Thine was the Life of poesy
Thine was the Light of beauty
Thine was the Love of divine art …

"'Poets nascitur, non fit.' Horace’s dictum finds ample evidence in the life and work of Narayana Das.

"A legendary figure in his own lifetime, the father of Harikatha, the only scholar who translated Sanskrit poems into Telugu without using a Sanskrit word, the only musician who wrote treatises on Rig Veda and Advaita Vedanta, the only minstrel who sang with equal grace classical Hindustani as well as Karnataka music, the only linguist who equally well understood two classical languages (Sanskrit and Persian), the only poet who wrote with equal ease in both Sanskrit and Telugu, Narayana Das was the one and only Andhra in the last hundred years to whom that indiscriminately employed and hackneyed phrase "Versatile genius" can be justifiably applied.

"He sang as it pleased him and it was Music; he wrote as he liked, and it was Literature, he acted his “stories of God” (Harikathas) on the stage and it was Dance-drama; he spoke as it naturally came to him, and it was Wit; he composed his lines spontaneously and orally, without paper or preparation, on the spur of the moment and at the very instant, and it was Poetry; and he led his earthly existence as his instincts guided him, and it was Everlasting Life."

R.M.Challa, Columnist and Literary Critic

"Sangeetha Sahitya Sarvabhouma", "Laya Brahma", "Panchamukhi Parameswara", Pandit Srimadajjada Adibhatla Narayana Das (1864-1945), was poet, musician, dancer, linguist, litterateur and philosopher. He had mastery over several Indian and classical languages like Telugu, Sanskrit, Tamil, Hindi, Bengali, Urdu, English, Arabic and Persian.

Pandit Adibhatla Narayana Das used to prefix his name with “Ajjada” (a tiny village in the Vizianagaram district of Andhra Pradesh) as he wished to share his name and fame with his birthplace.

He has written over a fifty books in Telugu, Sanskrit and Atcha-Telugu (Desyandhramu or Telugu unmixed of Sanskrit). His works included original story-poems (Kavyas and Prabndhas), Harikathas, prose works, treatises in Vedic studies and philosophy, musical works and children’s literature.

His literary and musical accomplishments left him peerless in his time. The literary and musical elite of his time joined to honour him with the title of “Sangitha Sahitya Sarvabhauma”. The musical maestros of his time honoured him with titles like “Laya Brahma” and “Panchamukhi Parameswara” for his ability to sing to five different Talas (or rhythmic cycles), beat with two arms, two shoulders and head. Five different musicians used to keep time with him when he performed “Panchamukhi”.
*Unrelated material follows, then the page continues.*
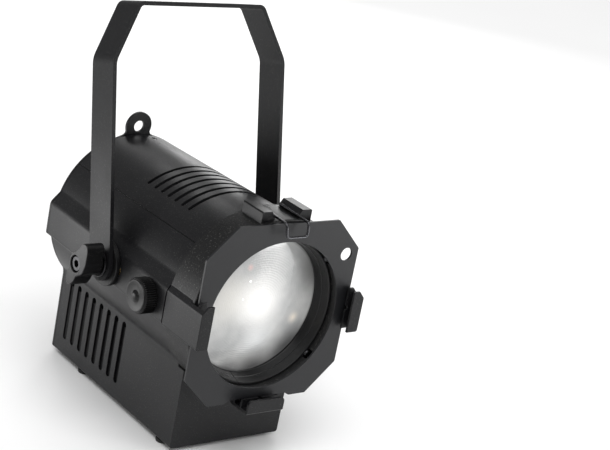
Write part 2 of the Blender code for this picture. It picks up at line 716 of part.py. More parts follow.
def make_focus_drive():
    centre = (FOCUS_Y, FOCUS_Z)
    joint = empty("focus_hinge", (-POD_X, FOCUS_Y, FOCUS_Z), datum)
    ribs = []
    for i in range(KNOB_RIBS * 2):
        a = math.radians(360 * i / (KNOB_RIBS * 2))
        r = KNOB_R - 0.7 * (i % 2)
        ribs.append((FOCUS_Y + r * math.cos(a), FOCUS_Z + r * math.sin(a)))
    knob = flat([ribs], "X", -75.3, -66.2)
    face = [(0, -72), (11.0, -72), (11.0, -75.5), (10.2, -76.2), (5.4, -76.2), (0, -77.2)]
    join(knob, turned(face, "X", centre, 20))
    cut(knob, cylinder("X", centre, 2.5 + GAP, -74.3, -60, 12))
    piece("focus_knob", knob, BLACK_PLASTIC, joint)
    shaft = cylinder("X", centre, 2.5, -74.0, -47.0, 12)
    pinion = flat([shifted(gear_outline(PINION_TEETH, 0), centre)], "X", *GEAR_X)
    piece("focus_shaft", join(shaft, pinion), STEEL, joint)
    bush = [(2.5 + GAP, -65.4), (4.5, -65.4), (4.5, -57.4), (6.6, -57.4), (6.6, -55.8), (2.5 + GAP, -55.8)]
    piece("focus_bush", turned(bush, "X", centre, 14), BRASS)
    axle = [(0, -62.0), (2.7, -62.0), (2.7, -48.2), (4.8, -48.2), (4.8, -46.6), (0, -46.6)]
    piece("idler_axle", turned(axle, "X", (IDLER_Y, FOCUS_Z), 12), STEEL)
    idler_joint = empty("idler_hinge", (GEAR_X[0], IDLER_Y, FOCUS_Z), datum)
    gear = shifted(gear_outline(IDLER_TEETH, 7.5), (IDLER_Y, FOCUS_Z))
    idler = flat([gear, circle((IDLER_Y, FOCUS_Z), 3.1, 12)], "X", *GEAR_X)
    piece("idler_gear", idler, NYLON, idler_joint)
    for name, side in (("right", 1), ("left", -1)):
        share = tapered(INSERT_Y)
        near, far = side * 59.2, side * (POD_X * share - 0.2)
        ring = [(2.1, near), (3.3, near), (3.3, far), (2.5, far), (2.1, far - side * 0.5)]
        piece(f"thread_insert_{name}", turned(ring, "X", (INSERT_Y, INSERT_Z), 12), BRASS)


def carriage_outline():
    """A disc with an ear about each guide rod and a tab on the left that drives the rack."""
    toward = math.degrees(math.atan2(ROD_Z, ROD_X))
    ear = arc((ROD_X, ROD_Z), 6.5, toward + 75, toward - 75, 8)
    right = arc((0, 0), 40, 90, toward + 24, 8) + ear + arc((0, 0), 40, toward - 24, -90, 4)
    left = mirrored(right)[1:-1]
    tab = [(-40.0, 10.6), (-54.5, 10.6), (-54.5, 15.5), (-37.0, 15.5)]
    above = [p for p in left if p[1] > 16.5]
    below = [p for p in left if p[1] < 9.5]
    return right + below + tab + above


def make_engine():
    joint = empty("carriage_slide", (0, CARRIAGE_Y[0], 0), datum)
    bores = [circle((side * ROD_X, ROD_Z), 4.4, 16) for side in (1, -1)]
    plate = flat([carriage_outline(), circle((0, 0), 4.0, 16)] + bores, "Y", *CARRIAGE_Y)
    piece("led_carriage", plate, ALUMINIUM, joint)
    fins = []
    for i in range(SINK_FINS):
        a = 360 * (i + 0.5) / SINK_FINS
        for r, off in ((14.0, -1.3), (36.0, -0.8), (36.0, 0.8), (14.0, 1.3)):
            turn = math.radians(a) + off / r
            fins.append((r * math.cos(turn), r * math.sin(turn)))
    piece("heat_sink", flat([fins], "Y", CARRIAGE_Y[1] + GAP, SINK_REAR), ALUMINIUM, joint)
    board = flat([rectangle((-14, -14), (14, 14), 3, 2)], "Y", 78.2, 79.7)
    join(board, cylinder("Y", (0, 0), 9.0, 77.4, 79.0, 24))
    piece("led_module", board, PHOSPHOR, joint)
    inner = [(11.0, 77.9), (11.0, 76.0), (20.0, 70.0), (26.5, 63.8), (29.5, 60.0)]
    outer = [(31.2, 60.0), (28.2, 64.4), (21.6, 71.2), (14.0, 76.4), (14.0, 77.9)]
    piece("led_reflector", turned(inner + outer, "Y", (0, 0), 20), ALUMINIUM, joint)
    case = rectangle((-28, -28), (28, 28), 4, 2)
    fan = flat([case, circle((0, 0), 26.4, 24)], "Y", SINK_REAR + GAP, FAN_REAR)
    join(fan, flat([rectangle((-27.5, -1.5), (27.5, 1.5))], "Y", 124.9, 126.6))
    join(fan, flat([rectangle((-1.5, -27.5), (1.5, 27.5))], "Y", 124.9, 126.6))
    join(fan, cylinder("Y", (0, 0), 10.5, 124.6, 126.8, 14))
    join(fan, cylinder("Y", (0, 0), 1.2, 117, 125.5, 8))
    piece("fan_frame", fan, BLACK_PLASTIC, joint)
    rotor_joint = empty("fan_hinge", Vector((0, 118, 0)) - Vector((0, CARRIAGE_Y[0], 0)), joint)
    hub = [(0, 113.4), (9.4, 113.4), (10.2, 114.4), (10.2, 124.2), (1.6, 124.2), (1.6, 116.6), (0, 116.6)]
    rotor = join(turned(hub, "Y", (0, 0), 18), fan_blades())
    made = piece("fan_rotor", rotor, BLACK_PLASTIC)
    made.parent = rotor_joint
    made.location = Vector((0, -118, 0)) * MM
    make_guides(joint)


def fan_blades():
    mesh = bpy.data.meshes.new("blades")
    work = bmesh.new()
    for i in range(FAN_BLADES):
        turn = Matrix.Rotation(2 * math.pi * i / FAN_BLADES, 4, "Y")
        lean = Matrix.Rotation(math.radians(38), 4, "X")
        reach = Matrix.Translation(Vector((17.2, 118.8, 0)) * MM)
        size = Matrix.Diagonal(Vector((16.2, 1.2, 10.5, 1 / MM)) * MM)
        bmesh.ops.create_cube(work, size=1, matrix=turn @ reach @ lean @ size)
    work.to_mesh(mesh)
    work.free()
    return finished(mesh)


def bulkhead(name, low, high, hole):
    """A wall across the barrel that carries the guide rods."""
    share = tapered(high)
    radius = TUBE_R - 0.5
    reach = math.degrees(math.asin((FLOOR_TOP + 0.4) / radius))
    right = arc((0, 0), radius, 90, reach, 10)
    right = [(x * share, z * share if z > 0 else z) for x, z in right]
    rods = [circle((side * ROD_X, ROD_Z), ROD_R + GAP, 10) for side in (1, -1)]
    outline = right + mirrored(right)[:-1]
    wall = flat([outline, circle((0, 0), hole, 24)] + rods, "Y", low, high)
    piece(name, wall, BLACK_PAINT)


def make_guides(joint):
    bulkhead("front_bulkhead", 37.0, 39.5, 45.5)
    bulkhead("rear_bulkhead", 168.0, 170.5, 38.0)
    for name, side in (("right", 1), ("left", -1)):
        at = (side * ROD_X, ROD_Z)
        piece(f"guide_rod_{name}", cylinder("Y", at, ROD_R, 36.4, 171.2, 12), STEEL)
        bush = [(2.8, 79.0), (5.4, 79.0), (5.4, 79.7), (4.1, 79.7), (4.1, 84.6), (2.8, 84.6)]
        piece(f"rod_bush_{name}", turned(bush, "Y", at, 12), BRASS, joint)
    front, rear = 40.0, CARRIAGE_Y[0] - GAP
    pitch = math.pi
    root, tip = RACK_Z + 1.25, RACK_Z - 0.9
    teeth = []
    first = math.ceil((front + 1.2 - IDLER_Y) / pitch)
    last = math.floor((rear - 1.2 - IDLER_Y) / pitch)
    for k in range(first, last + 1):
        y = IDLER_Y + pitch * k
        teeth += [(y - 0.9, root), (y - 0.32, tip), (y + 0.32, tip), (y + 0.9, root)]
    outline = [(front, root)] + teeth + [(rear, root), (rear, 15.0), (front, 15.0)]
    piece("focus_rack", flat([outline], "X", *RACK_X), NYLON, joint)


def make_electronics():
    holes = [circle((x, y), 1.6, 10) for x in (-34, 34) for y in (52, 160)]
    board = flat([rectangle((-39.5, 42), (39.5, 170))] + holes, "Z", *BOARD_Z)
    piece("driver_board", board, BOARD_GREEN)
    top = BOARD_Z[1] + GAP
    core = bevelled(box((2, 62, top), (34, 94, -73)), 1.2, 1)
    piece("driver_transformer", core, BRASS)
    can = [(0, top), (9, top), (9, -69.4), (8.4, -68.6), (0, -68.6)]
    piece("driver_capacitor", turned(can, "Z", (-22, 72), 16), BLACK_PLASTIC)
    fins = [(-32, top)]
    for i in range(5):
        x = -32 + 6.5 * i
        fins += [(x, -70), (x + 1.6, -70), (x + 1.6, top + 3)]
        if i < 4:
            fins.append((x + 6.5, top + 3))
    fins = fins[:-1] + [(-4.4, top)]
    piece("driver_heat_sink", flat([fins], "Y", 98, 142), ALUMINIUM)
    piece("control_board", flat([rectangle((-41, -74), (41, -53.5))], "Y", 182.0, 183.6), BOARD_GREEN)
    window = rectangle((-34, PANEL_ROW_Z - 7), (2, PANEL_ROW_Z + 7), 1.2, 2)
    piece("display_window", flat([window], "Y", 183.9, PANEL_REAR + 0.1), SMOKED)
    stem = [(0, 185.2), (3.6, 185.2), (3.6, 186.6), (3.0, 186.6), (3.0, 192.0), (0, 192.0)]
    for name, x in BUTTONS.items():
        joint = empty(f"menu_button_{name}_slide", (x, 185.2, PANEL_ROW_Z), datum)
        piece(f"menu_button_{name}", turned(stem, "Y", (x, PANEL_ROW_Z), 12), BLACK_PLASTIC, joint)


def make_sockets():
    rim = PANEL_REAR + GAP
    inlet = [
        (0, 172.5), (10, 172.5), (10, rim), (12, rim), (12, 192.2),
        (11.2, 194.0), (7.4, 194.0), (7.4, 186.0), (0, 186.0),
    ]
    piece("power_inlet", turned(inlet, "Y", (-26, SOCKET_Z), 20), BLACK_PLASTIC)
    barrel = [(0, 175.0), (8.5, 175.0), (8.5, 193.0), (6.6, 193.0), (6.6, 184.0), (0, 184.0)]
    for name, x in (("data_in", 4), ("data_out", 30)):
        body = turned(barrel, "Y", (x, SOCKET_Z), 16)
        flange = flat([rectangle((x - 11, SOCKET_Z - 12), (x + 11, SOCKET_Z + 12), 2.5, 2)], "Y", rim, 192.1)
        well = cylinder("Y", (x, SOCKET_Z), 7.4, rim - 2, 200, 16)
        piece(name, join(body, cut(flange, well)), STEEL)


make_housing()
make_cover()
make_bezel()
make_optics()
make_colour_frame()
make_latch()
make_rear_panel()
make_base()
make_yoke()
make_focus_drive()
make_engine()
make_electronics()
make_sockets()
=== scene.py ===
"""Looks for a compact LED lens spotlight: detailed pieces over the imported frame, a pale studio and a camera.

Lengths in the making of pieces are in millimetres from the middle of the barrel at the front of the colour
frame, as in the CAD; DATUM moves them to the row frame.
"""

import math

import bmesh
import bpy
from mathutils import Euler, Matrix, Vector


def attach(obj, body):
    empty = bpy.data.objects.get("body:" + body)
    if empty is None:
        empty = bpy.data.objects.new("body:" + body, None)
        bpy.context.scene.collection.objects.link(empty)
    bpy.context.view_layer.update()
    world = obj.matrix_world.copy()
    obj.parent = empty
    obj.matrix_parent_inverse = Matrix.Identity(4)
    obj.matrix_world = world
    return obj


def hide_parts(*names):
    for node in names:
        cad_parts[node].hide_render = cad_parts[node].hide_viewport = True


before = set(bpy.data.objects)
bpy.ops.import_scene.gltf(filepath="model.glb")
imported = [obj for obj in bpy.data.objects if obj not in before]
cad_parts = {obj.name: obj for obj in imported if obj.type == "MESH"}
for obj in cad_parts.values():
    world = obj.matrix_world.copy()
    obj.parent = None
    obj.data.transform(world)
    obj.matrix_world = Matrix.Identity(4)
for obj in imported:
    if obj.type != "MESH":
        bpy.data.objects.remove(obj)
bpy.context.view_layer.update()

MM = 0.001
DATUM = Vector((0, -91.5, 110)) * MM
GAP = 0.3  # between the cover and the casting along their seam
WELD = 0.002  # points closer than this are one point

# The body: its ends along the barrel, how much it narrows in each millimetre, its radii and the base box
BODY_FRONT, BODY_REAR, TAPER = 31.8, 188.0, 0.00024
COVER_R, TUBE_R, SEAM_ANGLE = 61.3, 59.0, 39.5
POD_X, BELLY_R, BOX_X, BOX_INNER_X = 66.0, 63.6, 45.4, 43.2
BOX_BOTTOM, FLOOR_TOP, FLOOR_BOTTOM = -107.0, -49.0, -52.0
SIDE_SLOT_YS = [101.8 + 10.45 * i for i in range(8)]
SIDE_SLOT_WIDTH, SIDE_SLOT_LOW, SIDE_SLOT_HIGH = 5.0, -92.1, -50.1
LINER_INNER_X, LINER_OUTER_X = 42.3, 42.9
COVER_VENT_YS = (65.1, 73.5, 82.0, 90.6, 99.0, 107.4, 116.5)
COVER_VENT_WIDTH, COVER_VENT_REACH = 3.0, 34.0  # its reach is in degrees either side of the top
COVER_SCREW_Y, COVER_SCREW_ANGLE = 180.0, 9.0

# The front ring and the optics
NOSE_R = 66.6
BEZEL_R, BEZEL_FRONT, BEZEL_REAR = 65.3, 2.5, 30.2
SPIGOT_R, SPIGOT_REAR = 57.8, 35.5
OPTIC_Z, BORE_R, LENS_R = -2.1, 53.8, 51.6
RING_SCREW_R, RING_SCREW_ANGLES = 55.4, (40, 140, 220, 320)
FRAME_HOLE, BEZEL_NOTCH = (52.6, 38.2), (57.5, 33.0)

YOKE_HALF_WIDTH, YOKE_THICKNESS, YOKE_LEAN = 13.0, 2.8, -14.3

# Places on the side of the body, as (y, z)
PIVOT = (105.0, -1.6)
FOCUS = (51.5, -3.2)
INSERT = (91.0, -2.5)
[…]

Fusing the sister realms of poetry, music and dance he created a new art form which he called the Hari KathaHari Katha has a divine mythological core with poetry and music as the medium. Dance & histrionics form the visual expression. The exponent of Hari Kadha should be able to compose and recite poems extempore (Aasukavitvam) the objective being to entertain and educate both the layman and the erudite scholar. Hence he came to be known as the “Hari-Katha-Pitamaha”. Having invented the vehicle, Pandit Narayana Das wrote twenty-one Hari Kadhas, seventeen in Telugu, three in Sanskrit and one in Atcha-Telugu.